ひと皮向けた、ロマン・デュリスの代表作
俳優のロマン・デュリスが、新作Nos Batailles(邦題『パパは奮闘中!』)で新境地を開拓したと絶賛されている。デュリスといえば、セドリック・クラピッシュに見出され、二十歳のときに『青春シンドローム』でデビューして以来、クラピッシュ監督と何度も組む一方で、ヤン・クーネン(『ドーベルマン』)、トニー・ガトリフ(『ガッジョ・ディーロ』『愛より強い旅』)ジャック・オディアール(『真夜中のピアニスト』)、ミシェル・ゴンドリー(『ムード・インディゴ うたかたの日々』)、フランソワ・オゾン(『彼は秘密の女ともだち』)など、今日のフランス映画界を彩る監督たちと仕事をしてきた。だが最近はいまひとつ伸び悩みなのか、あるいは作品自体が精彩を欠いているせいか、これといった当たり役がなかった印象がある。そんななか、若手監督ギョーム・セネズによる『パパは奮闘中!』では、実直な労働者で仕事と子育てに奮闘する父親という、これまでの彼のイメージから離れた新しい役どころで、ひと皮向けた魅力を放っている。
オンライン販売の倉庫で働くオリヴィエは残業が多く、家族と過ごす時間を十分に持てずにいた。そんなある日、妻が理由も告げずに姿を消し、残されたオリヴィエはふたりの子どもを抱え、途方にくれる。ベビーシッターを雇う余裕もなく、毎日が戦場のような混沌のなかで日課をこなしていくのが精一杯のオリヴィエ。
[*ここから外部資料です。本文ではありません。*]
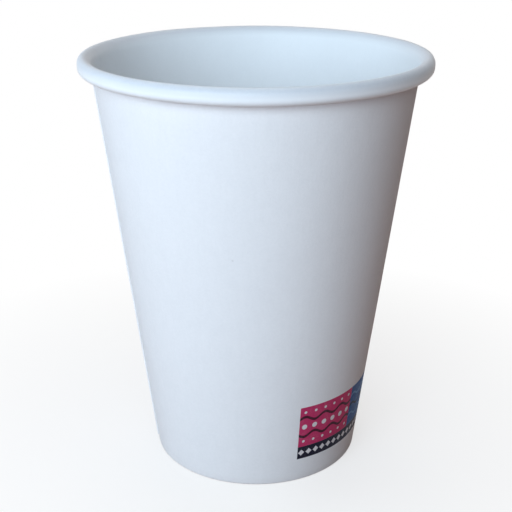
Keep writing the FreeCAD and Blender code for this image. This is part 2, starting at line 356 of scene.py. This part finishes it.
def azimuth(co):
    """The angle of a place round the axis, in degrees from +X towards +Y."""
    return math.degrees(math.atan2(co.y, co.x)) % 360


def in_lap(co):
    """True for a place between the lap's two edges."""
    return LAP_START < azimuth(co) < LAP_END


def of_lap(face):
    """True for a face of the outer skin's wall that the lap covers."""
    co = face.calc_center_median()
    leans_out = face.normal.x * co.x + face.normal.y * co.y > 0
    return face.material_index == 0 and leans_out and in_lap(co) and LAP_FOOT < co.z < LAP_HEAD


edit(cup_wall)
count = choose(cup_wall, "faces", of_lap)
bpy.ops.mesh.extrude_region_shrink_fatten(TRANSFORM_OT_shrink_fatten={"value": BOARD})
raised = {vertex.index for vertex in bmesh.from_edit_mesh(cup_wall.data).verts if vertex.select}


def sloped_side(vertex):
    """True for a raised vertex on the lap's sloping side."""
    return vertex.index in raised and azimuth(vertex.co) < LAP_START + COLUMN / 2


choose(cup_wall, "verts", sloped_side)
bpy.ops.transform.rotate(value=-math.radians(SLOPE_TURN), orient_axis="Z", center_override=(0, 0, 0))
print(f"The lap was raised from {count} faces")

# %% [markdown]
# The lap's inner trace: the column of edges at the lap's far side is bevelled into three close columns,
# and the middle one is pressed a little into the board. It runs from the floor up the lined side, over
# the curl and under it.

# %% Press the lower layer's edge into the lined side
LINE_FOOT = FLOOR_TOP + 0.6 * MM
LINE_WIDTH = 0.16 * MM
LINE_DEPTH = 0.08 * MM
LINE_SLACK = COLUMN * 0.02


def on_line(co):
    """True for a place on the seam's inner line."""
    return abs(azimuth(co) - LAP_START) < LINE_SLACK and co.z > LINE_FOOT


def line_edge(edge):
    """True for an edge of the lined skin that lies along the seam's inner line."""
    lined = all(face.material_index == 1 for face in edge.link_faces)
    return lined and all(on_line(vertex.co) for vertex in edge.verts)


def lined_vertex(vertex):
    """True for a vertex of the inner line that only lined faces touch."""
    return on_line(vertex.co) and all(face.material_index == 1 for face in vertex.link_faces)


count = choose(cup_wall, "edges", line_edge)
bpy.ops.mesh.bevel(offset=LINE_WIDTH, segments=2, affect="EDGES")
choose(cup_wall, "verts", lined_vertex)
bpy.ops.transform.shrink_fatten(value=-LINE_DEPTH)
bpy.ops.object.mode_set(mode="OBJECT")
print(f"The inner line follows {count} edges")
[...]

だがそんな心境は、母親を慕う幼い子どもたちにとって察する由もなかった。
ストーリーとしてはアメリカ映画の名作『クレイマー、クレイマー』を彷彿するが、フランス版のこちらはさらに、賃金の低い労働者の生活苦という、いままさにフランスで話題になっている社会問題が被さり、より現代的な趣きを増している。いわば『クレイマー、クレイマー』+ケン・ローチといったところか。
とりわけデュリスの率直で人間味あふれる演技、そして子どもたちとの自然な触れ合いが胸を突く。不器用で不完全ながら、つねにその瞬間を誠実に生きようとする主人公の姿は、観客にとっても親近感の湧く身近な存在と言えるだろう。デュリスの代表作という声もあり、これからの賞レースでも名前が挙がりそうだ。